Saving yolov8 checkpoints based on staged recipe phase

Open corey-nm opened this issue 2 years ago • 0 comments

NOTE: this PR is targeting torchvision-phases branch, not main!

Similar to #1499, this updates checkpoint saving logic to save checkpoints with the phase the model is in appended to the name. For example here is the weights directory of the testing run used for this PR:

best_dense.pt
best_pruned.pt
best_pruned_quantized.pt
last_dense.pt
last_pruned.pt
last_pruned_quantized.pt
last.pt

Two changes to the yolov8 checkpoints:

The fitness saved in the file is specific to the phase now
The phase is also saved to the checkpoint

Test plan

Command:

sparseml.ultralytics.train --model yolov8s.pt --recipe <recipe below>

Recipe:

version: 1.1.0

training_modifiers:
  - !EpochRangeModifier
    start_epoch: 0
    end_epoch: 20

pruning_modifiers:
  - !GMPruningModifier
    init_sparsity: 0.05
    final_sparsity: 0.5
    start_epoch: 5.0
    end_epoch: 10.0
    update_frequency: 1.0
    params: [model.0.conv.weight]

quantization_modifiers:
  - !QuantizationModifier
    start_epoch: 15.0
    freeze_bn_stats_epoch: 15.25
    disable_quantization_observer_epoch: 15.5
    ignore: ["Upsample", "Concat", "SiLU"]
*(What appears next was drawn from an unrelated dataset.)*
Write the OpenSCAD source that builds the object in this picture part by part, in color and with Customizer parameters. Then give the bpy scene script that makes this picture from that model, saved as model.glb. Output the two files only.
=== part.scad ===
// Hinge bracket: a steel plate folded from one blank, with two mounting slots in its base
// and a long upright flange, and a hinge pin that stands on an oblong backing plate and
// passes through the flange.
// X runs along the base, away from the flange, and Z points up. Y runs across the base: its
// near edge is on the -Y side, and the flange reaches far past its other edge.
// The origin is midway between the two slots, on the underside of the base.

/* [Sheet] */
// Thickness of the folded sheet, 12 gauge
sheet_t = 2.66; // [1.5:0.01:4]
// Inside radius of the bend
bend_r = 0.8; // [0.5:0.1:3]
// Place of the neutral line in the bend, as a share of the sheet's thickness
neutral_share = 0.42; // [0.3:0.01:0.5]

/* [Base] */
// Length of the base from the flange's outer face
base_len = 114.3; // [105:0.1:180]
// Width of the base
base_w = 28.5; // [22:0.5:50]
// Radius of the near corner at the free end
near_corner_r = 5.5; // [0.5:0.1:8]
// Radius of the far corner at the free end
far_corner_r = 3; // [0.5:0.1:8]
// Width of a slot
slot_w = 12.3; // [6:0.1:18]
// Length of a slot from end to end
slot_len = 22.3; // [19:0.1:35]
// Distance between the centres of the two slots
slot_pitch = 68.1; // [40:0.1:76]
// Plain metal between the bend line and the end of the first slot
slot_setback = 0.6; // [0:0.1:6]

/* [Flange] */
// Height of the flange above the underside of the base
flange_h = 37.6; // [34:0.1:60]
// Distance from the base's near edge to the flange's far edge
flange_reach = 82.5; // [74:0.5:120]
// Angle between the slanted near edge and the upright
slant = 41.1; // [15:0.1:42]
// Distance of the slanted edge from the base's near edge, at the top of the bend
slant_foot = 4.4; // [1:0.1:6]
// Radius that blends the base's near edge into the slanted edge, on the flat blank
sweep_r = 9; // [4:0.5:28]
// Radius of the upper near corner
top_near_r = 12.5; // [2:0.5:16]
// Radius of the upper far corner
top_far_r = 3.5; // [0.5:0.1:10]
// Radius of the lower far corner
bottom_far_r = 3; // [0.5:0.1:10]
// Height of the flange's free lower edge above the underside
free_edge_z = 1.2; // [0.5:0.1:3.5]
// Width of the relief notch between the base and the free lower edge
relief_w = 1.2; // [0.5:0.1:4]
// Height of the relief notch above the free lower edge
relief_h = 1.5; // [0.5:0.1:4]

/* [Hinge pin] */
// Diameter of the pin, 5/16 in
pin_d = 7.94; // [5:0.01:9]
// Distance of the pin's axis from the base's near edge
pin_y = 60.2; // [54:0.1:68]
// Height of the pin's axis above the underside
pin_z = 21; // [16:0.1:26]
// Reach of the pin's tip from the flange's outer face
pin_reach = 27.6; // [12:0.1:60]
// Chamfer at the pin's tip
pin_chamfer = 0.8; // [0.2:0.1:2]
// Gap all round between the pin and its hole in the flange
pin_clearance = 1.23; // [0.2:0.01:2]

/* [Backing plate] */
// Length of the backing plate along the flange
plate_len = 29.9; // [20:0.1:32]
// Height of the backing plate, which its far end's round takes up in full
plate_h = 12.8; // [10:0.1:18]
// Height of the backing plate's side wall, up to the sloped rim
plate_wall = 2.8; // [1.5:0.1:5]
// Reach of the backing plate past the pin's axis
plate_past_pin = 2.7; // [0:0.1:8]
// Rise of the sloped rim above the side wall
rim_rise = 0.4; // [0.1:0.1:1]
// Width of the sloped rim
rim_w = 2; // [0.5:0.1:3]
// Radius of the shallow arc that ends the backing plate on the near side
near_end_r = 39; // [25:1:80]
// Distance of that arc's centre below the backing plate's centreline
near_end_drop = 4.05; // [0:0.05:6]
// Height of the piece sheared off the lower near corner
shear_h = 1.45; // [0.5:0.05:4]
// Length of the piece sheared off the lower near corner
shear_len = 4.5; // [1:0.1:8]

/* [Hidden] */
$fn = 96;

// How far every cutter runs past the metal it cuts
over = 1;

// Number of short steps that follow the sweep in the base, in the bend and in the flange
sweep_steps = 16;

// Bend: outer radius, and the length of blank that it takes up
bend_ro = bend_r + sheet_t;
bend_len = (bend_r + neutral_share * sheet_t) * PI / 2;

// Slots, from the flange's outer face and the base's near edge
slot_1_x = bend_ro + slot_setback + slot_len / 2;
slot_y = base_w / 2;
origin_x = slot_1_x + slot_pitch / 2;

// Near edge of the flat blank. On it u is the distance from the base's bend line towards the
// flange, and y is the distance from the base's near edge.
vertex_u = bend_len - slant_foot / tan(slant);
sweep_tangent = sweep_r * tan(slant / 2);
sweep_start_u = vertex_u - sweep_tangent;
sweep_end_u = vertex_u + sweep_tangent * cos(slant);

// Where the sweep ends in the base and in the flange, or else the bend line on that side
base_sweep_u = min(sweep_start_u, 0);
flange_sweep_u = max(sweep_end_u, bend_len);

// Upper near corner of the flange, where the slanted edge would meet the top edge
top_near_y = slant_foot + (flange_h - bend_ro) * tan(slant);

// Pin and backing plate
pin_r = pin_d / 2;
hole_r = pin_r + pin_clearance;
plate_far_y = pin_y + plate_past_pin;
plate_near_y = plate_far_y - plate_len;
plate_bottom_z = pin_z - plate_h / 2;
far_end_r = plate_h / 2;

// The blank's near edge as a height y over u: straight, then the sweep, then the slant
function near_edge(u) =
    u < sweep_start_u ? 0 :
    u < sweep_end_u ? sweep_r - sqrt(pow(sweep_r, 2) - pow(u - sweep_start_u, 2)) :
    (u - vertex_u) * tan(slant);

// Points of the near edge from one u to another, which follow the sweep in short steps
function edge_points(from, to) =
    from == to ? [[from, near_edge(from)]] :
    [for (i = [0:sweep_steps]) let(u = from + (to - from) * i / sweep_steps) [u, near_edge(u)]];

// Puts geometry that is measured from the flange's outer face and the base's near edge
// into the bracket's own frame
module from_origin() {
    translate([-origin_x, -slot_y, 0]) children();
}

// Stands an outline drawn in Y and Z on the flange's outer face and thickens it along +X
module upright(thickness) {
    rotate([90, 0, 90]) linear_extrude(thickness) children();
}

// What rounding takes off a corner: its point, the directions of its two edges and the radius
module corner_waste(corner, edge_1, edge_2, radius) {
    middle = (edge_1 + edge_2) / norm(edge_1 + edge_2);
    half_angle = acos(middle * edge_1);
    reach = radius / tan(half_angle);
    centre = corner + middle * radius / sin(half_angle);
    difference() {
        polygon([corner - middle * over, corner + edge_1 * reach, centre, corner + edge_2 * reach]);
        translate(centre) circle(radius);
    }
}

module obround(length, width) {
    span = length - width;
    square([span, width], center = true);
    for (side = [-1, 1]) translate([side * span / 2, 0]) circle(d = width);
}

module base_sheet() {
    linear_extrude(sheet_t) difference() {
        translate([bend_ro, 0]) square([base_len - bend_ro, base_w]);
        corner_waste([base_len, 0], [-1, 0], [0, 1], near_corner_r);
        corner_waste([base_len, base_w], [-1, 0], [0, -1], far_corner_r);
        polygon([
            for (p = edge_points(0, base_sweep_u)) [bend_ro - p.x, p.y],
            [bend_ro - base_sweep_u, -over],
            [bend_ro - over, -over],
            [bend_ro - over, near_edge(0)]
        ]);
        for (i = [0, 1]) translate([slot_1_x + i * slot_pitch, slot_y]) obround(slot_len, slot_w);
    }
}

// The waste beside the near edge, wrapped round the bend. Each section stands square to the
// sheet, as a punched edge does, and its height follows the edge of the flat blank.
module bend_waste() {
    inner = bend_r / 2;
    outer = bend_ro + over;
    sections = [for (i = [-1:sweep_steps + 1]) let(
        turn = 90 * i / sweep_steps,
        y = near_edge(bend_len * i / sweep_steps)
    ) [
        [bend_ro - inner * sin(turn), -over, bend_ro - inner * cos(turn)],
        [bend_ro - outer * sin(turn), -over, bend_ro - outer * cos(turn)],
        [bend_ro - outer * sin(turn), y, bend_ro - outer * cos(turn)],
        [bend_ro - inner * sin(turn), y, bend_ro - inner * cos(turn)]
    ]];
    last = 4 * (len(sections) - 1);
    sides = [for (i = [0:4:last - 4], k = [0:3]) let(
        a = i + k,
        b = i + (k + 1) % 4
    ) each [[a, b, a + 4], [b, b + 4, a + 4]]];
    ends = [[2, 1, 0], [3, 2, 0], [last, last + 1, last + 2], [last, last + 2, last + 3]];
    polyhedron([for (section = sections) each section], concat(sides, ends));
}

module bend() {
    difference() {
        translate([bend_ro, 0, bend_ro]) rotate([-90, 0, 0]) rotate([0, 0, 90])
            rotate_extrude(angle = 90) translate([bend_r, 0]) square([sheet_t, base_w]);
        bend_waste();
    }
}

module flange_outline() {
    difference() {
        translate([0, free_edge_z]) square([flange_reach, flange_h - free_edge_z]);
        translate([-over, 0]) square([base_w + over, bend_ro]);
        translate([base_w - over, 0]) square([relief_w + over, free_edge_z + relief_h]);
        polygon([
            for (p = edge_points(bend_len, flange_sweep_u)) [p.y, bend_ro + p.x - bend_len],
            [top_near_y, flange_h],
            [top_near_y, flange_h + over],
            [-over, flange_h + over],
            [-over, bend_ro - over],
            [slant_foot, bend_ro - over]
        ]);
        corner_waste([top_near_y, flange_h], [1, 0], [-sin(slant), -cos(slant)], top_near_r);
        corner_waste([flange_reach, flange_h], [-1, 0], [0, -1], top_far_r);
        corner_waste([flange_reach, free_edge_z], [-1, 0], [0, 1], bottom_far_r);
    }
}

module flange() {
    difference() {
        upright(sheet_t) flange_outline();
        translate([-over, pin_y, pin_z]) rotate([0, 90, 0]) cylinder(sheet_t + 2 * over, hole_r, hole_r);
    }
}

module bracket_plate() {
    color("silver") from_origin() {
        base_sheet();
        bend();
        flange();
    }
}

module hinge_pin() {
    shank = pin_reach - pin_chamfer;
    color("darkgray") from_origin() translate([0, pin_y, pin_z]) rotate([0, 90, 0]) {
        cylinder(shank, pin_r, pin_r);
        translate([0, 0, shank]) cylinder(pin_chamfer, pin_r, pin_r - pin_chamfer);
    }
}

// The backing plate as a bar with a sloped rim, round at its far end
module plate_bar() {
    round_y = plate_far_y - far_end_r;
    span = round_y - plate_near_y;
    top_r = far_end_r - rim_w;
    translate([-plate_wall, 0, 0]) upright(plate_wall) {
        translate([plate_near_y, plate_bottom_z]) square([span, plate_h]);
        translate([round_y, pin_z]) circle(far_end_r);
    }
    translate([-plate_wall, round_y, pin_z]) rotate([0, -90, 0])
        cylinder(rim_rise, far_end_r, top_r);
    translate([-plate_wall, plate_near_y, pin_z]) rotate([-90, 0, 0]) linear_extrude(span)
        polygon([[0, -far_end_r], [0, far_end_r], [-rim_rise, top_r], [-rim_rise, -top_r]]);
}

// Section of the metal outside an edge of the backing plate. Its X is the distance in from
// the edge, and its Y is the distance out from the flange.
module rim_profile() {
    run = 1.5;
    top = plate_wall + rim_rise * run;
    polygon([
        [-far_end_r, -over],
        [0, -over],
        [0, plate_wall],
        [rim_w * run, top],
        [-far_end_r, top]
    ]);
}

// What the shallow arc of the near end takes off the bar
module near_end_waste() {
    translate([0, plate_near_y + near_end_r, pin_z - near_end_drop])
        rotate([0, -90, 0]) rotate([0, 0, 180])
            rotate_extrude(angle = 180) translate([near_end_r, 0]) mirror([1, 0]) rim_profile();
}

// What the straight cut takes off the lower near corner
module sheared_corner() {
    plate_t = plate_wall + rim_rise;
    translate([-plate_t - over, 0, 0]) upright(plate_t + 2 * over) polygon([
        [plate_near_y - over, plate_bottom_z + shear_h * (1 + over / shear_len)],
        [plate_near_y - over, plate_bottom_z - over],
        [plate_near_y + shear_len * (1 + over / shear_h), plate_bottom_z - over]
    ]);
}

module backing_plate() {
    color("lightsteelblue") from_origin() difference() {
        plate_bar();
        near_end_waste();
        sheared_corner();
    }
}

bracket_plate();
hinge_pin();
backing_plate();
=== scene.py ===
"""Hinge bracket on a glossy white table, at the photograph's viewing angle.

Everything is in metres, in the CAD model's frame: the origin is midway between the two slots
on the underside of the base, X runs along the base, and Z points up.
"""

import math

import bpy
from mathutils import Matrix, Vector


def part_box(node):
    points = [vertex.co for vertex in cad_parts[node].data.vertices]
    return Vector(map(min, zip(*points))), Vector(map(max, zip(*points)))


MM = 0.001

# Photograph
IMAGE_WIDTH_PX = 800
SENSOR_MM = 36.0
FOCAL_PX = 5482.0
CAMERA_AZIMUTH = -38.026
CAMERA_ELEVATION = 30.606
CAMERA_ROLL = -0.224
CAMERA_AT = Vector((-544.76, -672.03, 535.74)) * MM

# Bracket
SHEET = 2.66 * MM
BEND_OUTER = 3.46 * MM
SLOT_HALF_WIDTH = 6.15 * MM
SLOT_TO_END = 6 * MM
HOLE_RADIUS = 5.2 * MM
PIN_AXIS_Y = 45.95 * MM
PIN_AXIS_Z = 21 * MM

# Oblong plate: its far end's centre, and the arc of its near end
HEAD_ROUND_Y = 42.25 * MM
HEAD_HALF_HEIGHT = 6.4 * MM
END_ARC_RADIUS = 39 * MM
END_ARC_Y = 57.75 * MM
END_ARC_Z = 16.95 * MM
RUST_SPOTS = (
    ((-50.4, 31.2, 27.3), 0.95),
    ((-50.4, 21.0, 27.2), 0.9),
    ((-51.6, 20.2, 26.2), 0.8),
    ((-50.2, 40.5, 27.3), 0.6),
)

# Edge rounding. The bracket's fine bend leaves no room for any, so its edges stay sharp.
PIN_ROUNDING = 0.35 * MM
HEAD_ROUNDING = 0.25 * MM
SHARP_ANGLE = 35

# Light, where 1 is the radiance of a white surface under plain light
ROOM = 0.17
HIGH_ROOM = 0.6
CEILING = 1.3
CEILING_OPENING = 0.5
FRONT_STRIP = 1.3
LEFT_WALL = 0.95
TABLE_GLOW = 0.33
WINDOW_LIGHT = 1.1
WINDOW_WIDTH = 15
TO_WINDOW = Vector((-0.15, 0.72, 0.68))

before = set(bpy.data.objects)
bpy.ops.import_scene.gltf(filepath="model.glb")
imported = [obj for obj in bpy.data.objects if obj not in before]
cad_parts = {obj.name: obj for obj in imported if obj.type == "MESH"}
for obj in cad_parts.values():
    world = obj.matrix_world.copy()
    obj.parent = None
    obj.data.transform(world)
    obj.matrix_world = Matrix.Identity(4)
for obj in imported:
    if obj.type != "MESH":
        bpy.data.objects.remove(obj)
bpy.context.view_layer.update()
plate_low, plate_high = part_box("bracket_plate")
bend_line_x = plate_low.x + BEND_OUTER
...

Here are the phases that are in the checkpoints at the end of training:

best_dense.pt epoch=4 phase= dense
last_dense.pt epoch= 4 phase= dense

best_pruned.pt epoch= 10 phase= pruned
last_pruned.pt epoch= 14 phase= pruned

best_pruned_quantized.pt epoch= 15 phase= pruned_quantized
last_pruned_quantized.pt epoch= -1 phase= pruned_quantized

last.pt epoch= -1 phase= pruned_quantized

Mar 31 '23 17:03 corey-nm